Be ready to go over:
- Executive reporting – How you distill complex project statuses into actionable updates for senior leadership.
- Managing pushback – Your approach to dealing with stakeholders who demand out-of-scope changes.
- Cross-departmental alignment – Techniques for keeping engineering, product, and sales on the same page.
- Advanced concepts (less common) – Crisis communication frameworks, managing vendor or third-party partner relationships.
Example questions or scenarios:
- "Tell me about a time you had to deliver bad news to a senior executive regarding a project timeline. How did you handle it?"
- "How do you ensure that the sales team understands the limitations of a new product feature before it launches?"
- "Describe a situation where two key stakeholders had completely opposing views on a project's direction. How did you resolve the deadlock?"

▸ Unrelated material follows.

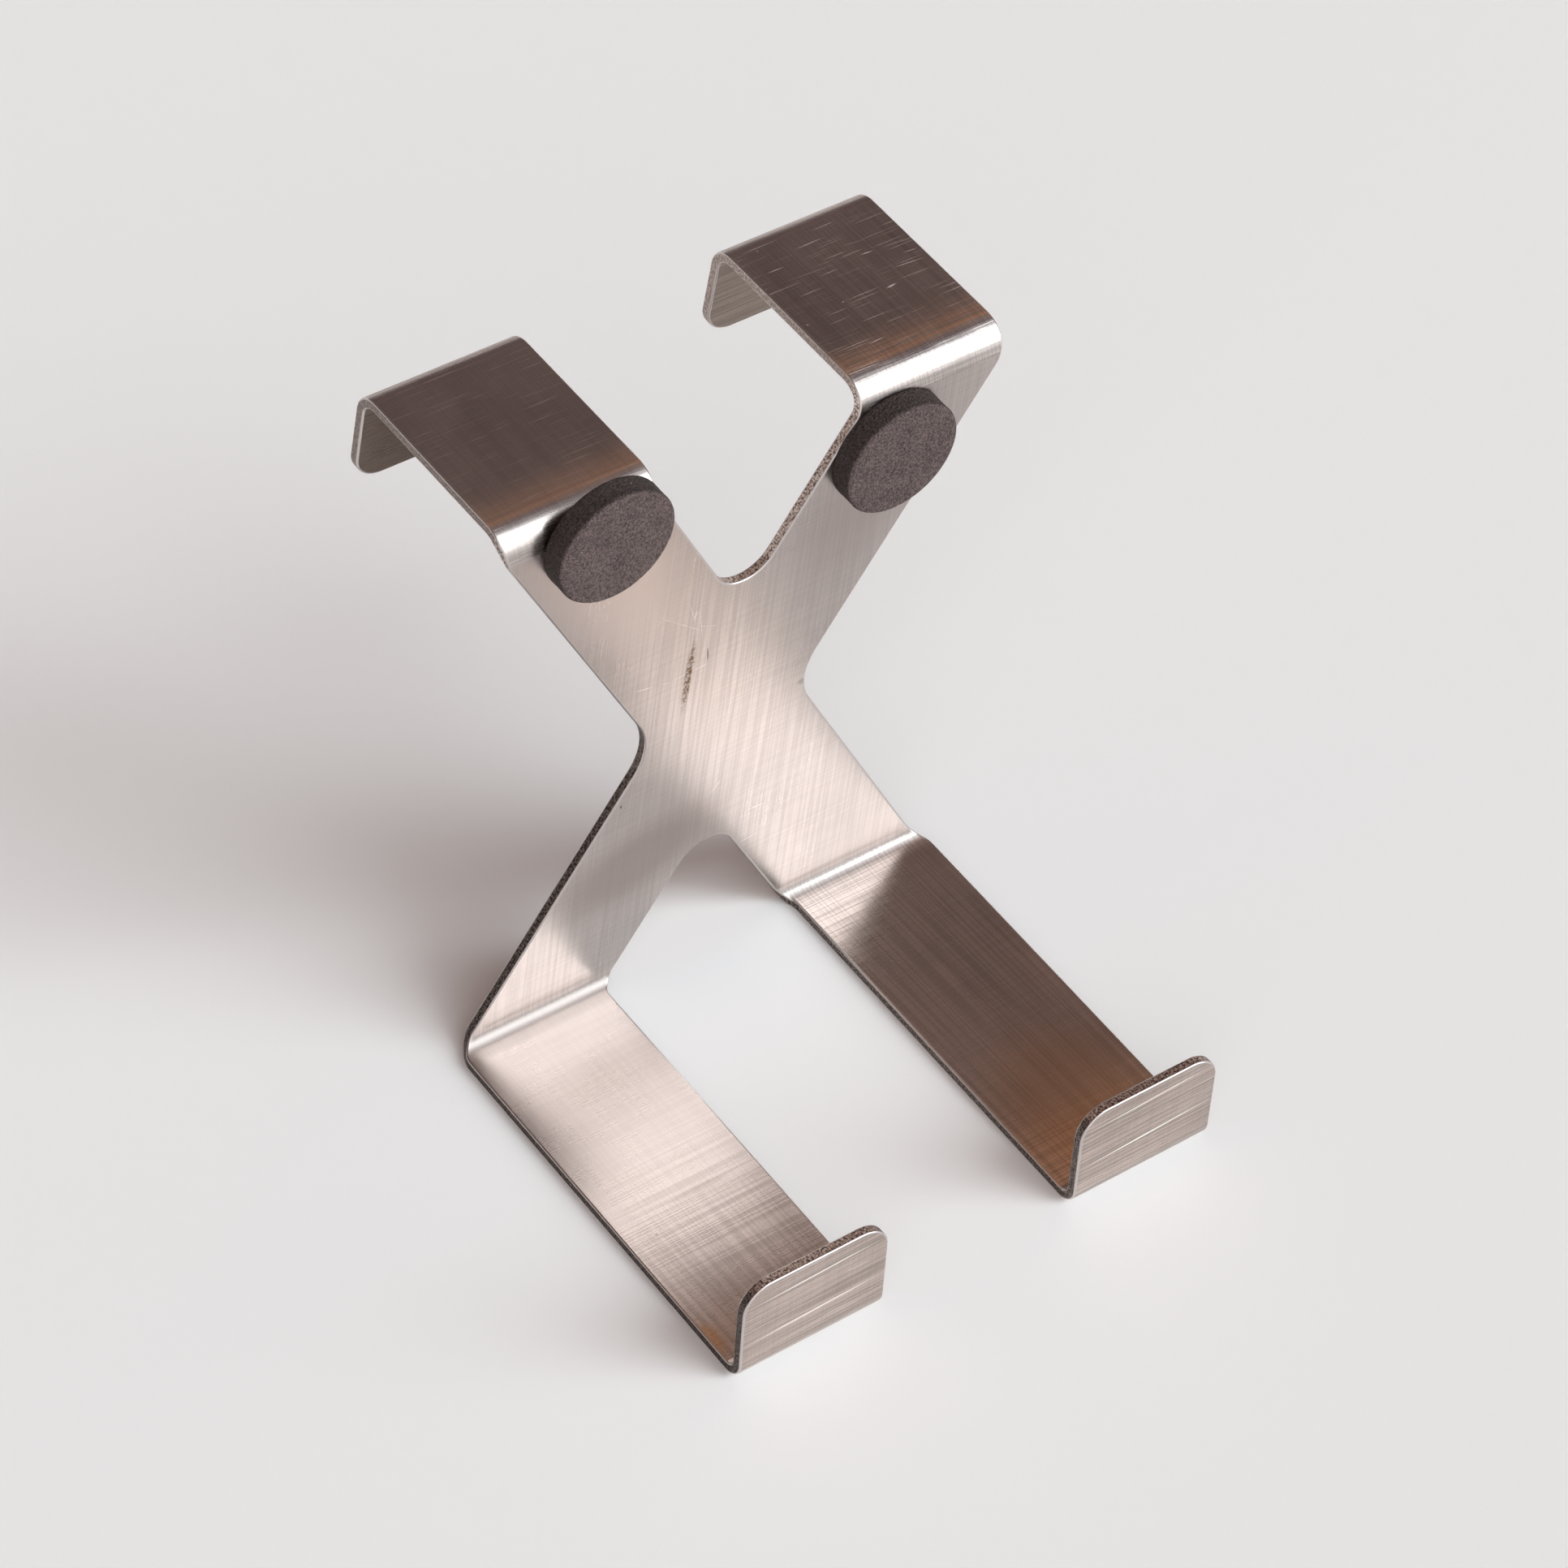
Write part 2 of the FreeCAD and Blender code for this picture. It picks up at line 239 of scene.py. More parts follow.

Ambiguity & Problem Solving
At a high-growth company like Tessian, you will rarely have a perfect set of requirements. This area evaluates your ability to create order out of chaos. Interviewers want to see your analytical thinking and your bias for action. A strong answer shows a methodical approach to gathering information, defining boundaries, and moving forward even when the path is not entirely clear.
Be ready to go over:
- Risk mitigation – How you proactively identify and neutralize threats to a project's success.
- Scope definition – Your process for taking a vague business request and turning it into a concrete project plan.
- Agile adaptation – How you pivot a project when external market factors or internal resources suddenly change.
- Advanced concepts (less common) – Post-mortem facilitation, root-cause analysis methodologies (e.g., Five Whys).
Example questions or scenarios:
- "You are assigned to lead a project where the initial requirements are incredibly vague and the sponsor is unavailable. What are your first steps?"
- "Walk me through a project that was failing. How did you identify the root cause and turn it around?"
- "How do you build a project schedule when you have no historical data to estimate the engineering effort required?"